The story is split up into multiple sub-plots and a majority of the 1000 pages in the book is spent on characters lecturing one another and contemplation of the situation in order to bring the reader up to date on the "history" of the book. There are lots of passages where the "down-timers" use "amusing" Americanisms (clearly highlighted, so that the reader knows it). After several hundreds of pages of this, however, the Americanisms get old - and it would be more interesting to be told why we should care about the actions of the characters, than yet another passage demonstrating the impressive historical research of the authors.
The action in the Tower of London storyline is fine, but there is never any feeling that the protagonists are in any real danger, and for a book that revolves much around the political, the motives of Stearns are surprisingly selfish. The romantic Danish storyline contained no romance and the willingness of supposedly political master-mind Stearns and Admiral Simpson to precipitate a major political crisis to save Eddie Cantrell is just unbelievable. The other romantic story-line in the book seemed to exist solely to make a Narnia joke. The most interesting storylines, in fact, are the ones involving non-Grantville characters.

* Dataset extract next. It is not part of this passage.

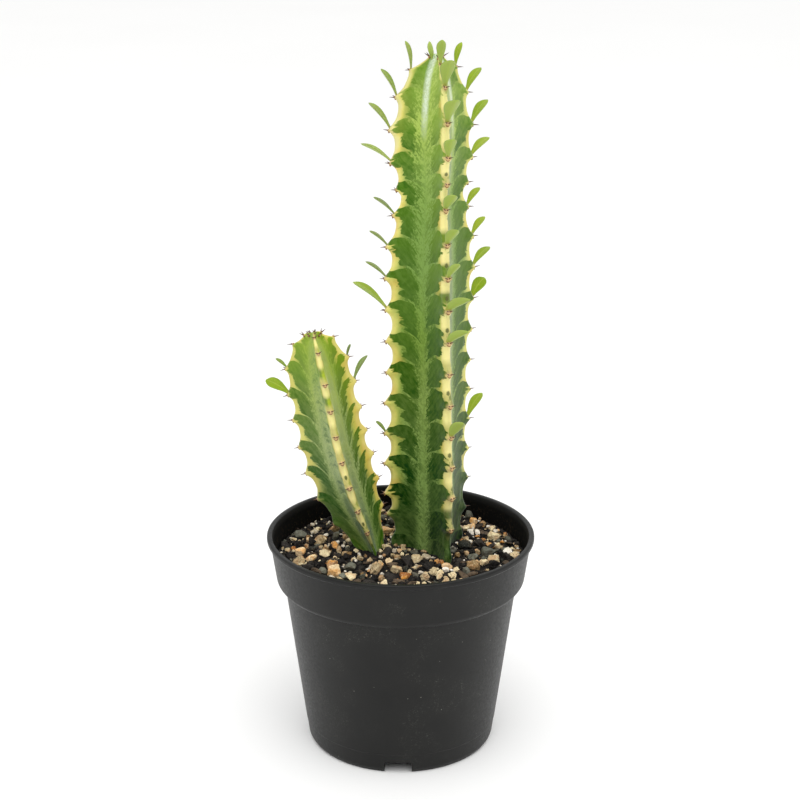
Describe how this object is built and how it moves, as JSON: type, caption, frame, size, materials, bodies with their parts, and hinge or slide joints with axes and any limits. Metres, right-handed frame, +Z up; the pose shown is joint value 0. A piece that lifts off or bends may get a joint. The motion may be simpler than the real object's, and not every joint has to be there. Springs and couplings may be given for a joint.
{
  "type": "potted euphorbia",
  "caption": "Variegated ribbed euphorbia, a tall stem and a short leaning one with spines and small leaves, standing in gritty mix in a round plastic nursery pot.",
  "frame": {"origin": "centre of the circle on which the pot stands", "axes": "+Z up along the pot's axis; -Y is the front that the picture shows, with the short stem towards -X"},
  "size_m": [0.105, 0.105, 0.2776],
  "materials": {
    "pot_plastic": "matt black moulded polypropylene",
    "potting_mix": "loose grit of pumice, perlite, lava and bark",
    "stem_skin": "smooth waxy succulent skin, green with cream margins"
  },
  "bodies": {
    "root": {"pot": "pot_plastic", "potting_mix": "potting_mix", "tall_stem": "stem_skin", "short_stem": "stem_skin"}
  },
  "joints": []
}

Much of that time, unfortunately, spent contemplating how brilliant the Grantville characters are. This returns to a common weakness in much of Flint's writings were the "good" guys can do no wrong while the "bad" guys are either incompetent or intensely admire the "good" guys. This becomes particularly jarring in the "good" guys utilization of the Brownshirt-like Committee of Correspondence.

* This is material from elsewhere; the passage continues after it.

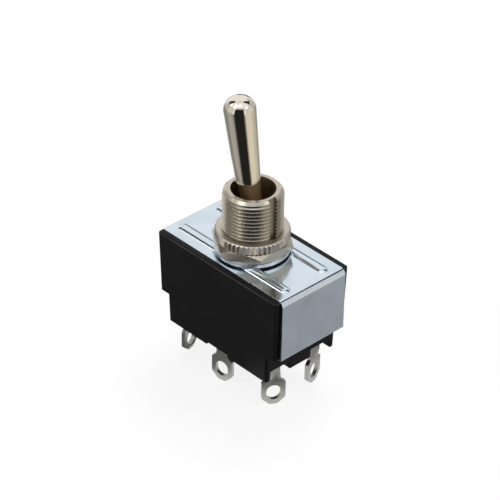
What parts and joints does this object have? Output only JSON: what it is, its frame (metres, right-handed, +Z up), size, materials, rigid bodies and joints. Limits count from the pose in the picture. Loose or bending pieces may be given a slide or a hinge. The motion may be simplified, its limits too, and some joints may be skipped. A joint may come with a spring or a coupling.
{
  "type": "panel toggle switch",
  "caption": "Panel toggle switch: bat lever in a threaded bushing with nuts and washer, sheet frame over a black moulded base with solder lugs.",
  "frame": {"origin": "on the axis of the threaded bushing, level with the lower ends of the solder lugs, midway along and across the body", "axes": "+Z up along the bushing axis to the lever side; X along the body, with the keyway side of the bushing at +X; Y across the two poles; the lever swings about Y and leans to -X at rest"},
  "size_m": [0.0342, 0.0192, 0.0601],
  "materials": {
    "black_phenolic": "moulded thermoset, semi-gloss, fine mottle",
    "zinc_plate": "bright zinc plated sheet steel, blue-white",
    "nickel_plate": "bright nickel plated brass",
    "zinc_washer": "bright zinc plated spring steel",
    "grey_fibre": "vulcanised fibre sheet",
    "pin_steel": "ground steel",
    "natural_nylon": "moulded nylon",
    "spring_steel": "music wire",
    "plunger_brass": "turned brass, burnished end",
    "arm_copper": "rolled copper alloy",
    "contact_silver": "silver alloy button",
    "tinned_brass": "tin plated brass sheet"
  },
  "bodies": {
    "root": {"base": "black_phenolic", "frame": "zinc_plate", "insulator": "grey_fibre", "bushing": "nickel_plate", "lock_washer": "zinc_washer", "hex_nut": "nickel_plate", "knurled_nut": "nickel_plate", "terminal_near_common": "tinned_brass", "terminal_near_left": "tinned_brass", "fixed_contact_near_left": "contact_silver", "terminal_near_right": "tinned_brass", "fixed_contact_near_right": "contact_silver", "terminal_far_common": "tinned_brass", "terminal_far_left": "tinned_brass", "fixed_contact_far_left": "contact_silver", "terminal_far_right": "tinned_brass", "fixed_contact_far_right": "contact_silver"},
    "lever": {"lever": "nickel_plate", "pivot_pin": "pin_steel", "carrier": "natural_nylon", "spring_near": "spring_steel", "spring_far": "spring_steel"},
    "plunger_near": {"plunger_near": "plunger_brass"},
    "plunger_far": {"plunger_far": "plunger_brass"},
    "rocker_near": {"rocker_near": "arm_copper", "moving_contact_near_left": "contact_silver", "moving_contact_near_right": "contact_silver"},
    "rocker_far": {"rocker_far": "arm_copper", "moving_contact_far_left": "contact_silver", "moving_contact_far_right": "contact_silver"}
  },
  "joints": [
    {"name": "lever_tilt", "type": "hinge", "parent": "root", "child": "lever", "pos_m": [0, 0, 0.0342], "axis": [0, 1, 0], "range_deg": [0, 19.8]},
    {"name": "plunger_slide_near", "type": "slide", "parent": "lever", "child": "plunger_near", "axis": [-0.1719, 0, 0.9851], "range_m": [0, 0.0006], "stiffness_N_per_m": 800, "springref_m": -0.0015, "deforming": ["spring_near"]},
    {"name": "rocker_tilt_near", "type": "hinge", "parent": "root", "child": "rocker_near", "pos_m": [0, -0.0053, 0.0161], "axis": [0, 1, 0], "range_deg": [-8.4, 0]},
    {"name": "plunger_slide_far", "type": "slide", "parent": "lever", "child": "plunger_far", "axis": [-0.1719, 0, 0.9851], "range_m": [0, 0.0006], "stiffness_N_per_m": 800, "springref_m": -0.0015, "deforming": ["spring_far"]},
    {"name": "rocker_tilt_far", "type": "hinge", "parent": "root", "child": "rocker_far", "pos_m": [0, 0.0053, 0.0161], "axis": [0, 1, 0], "range_deg": [-8.4, 0]}
  ],
  "couplings": [
    {"joint": "rocker_tilt_near", "follows": "lever_tilt", "ratio": -0.42424},
    {"joint": "rocker_tilt_far", "follows": "lever_tilt", "ratio": -0.42424}
  ]
}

This book is essentially the conclusion of 1633; and to its credit it ties up most of the loose end from that story. Sadly, the most interesting story lines in 1634 are the one's that are left open-ended: the future of Oliver Cromwell and Turenne are left for future books in the series. While the story contains occasional flashes of the brilliance that made 1632 an interesting read and 1633 tolerable, 1634 book is a disappointing addition to the series.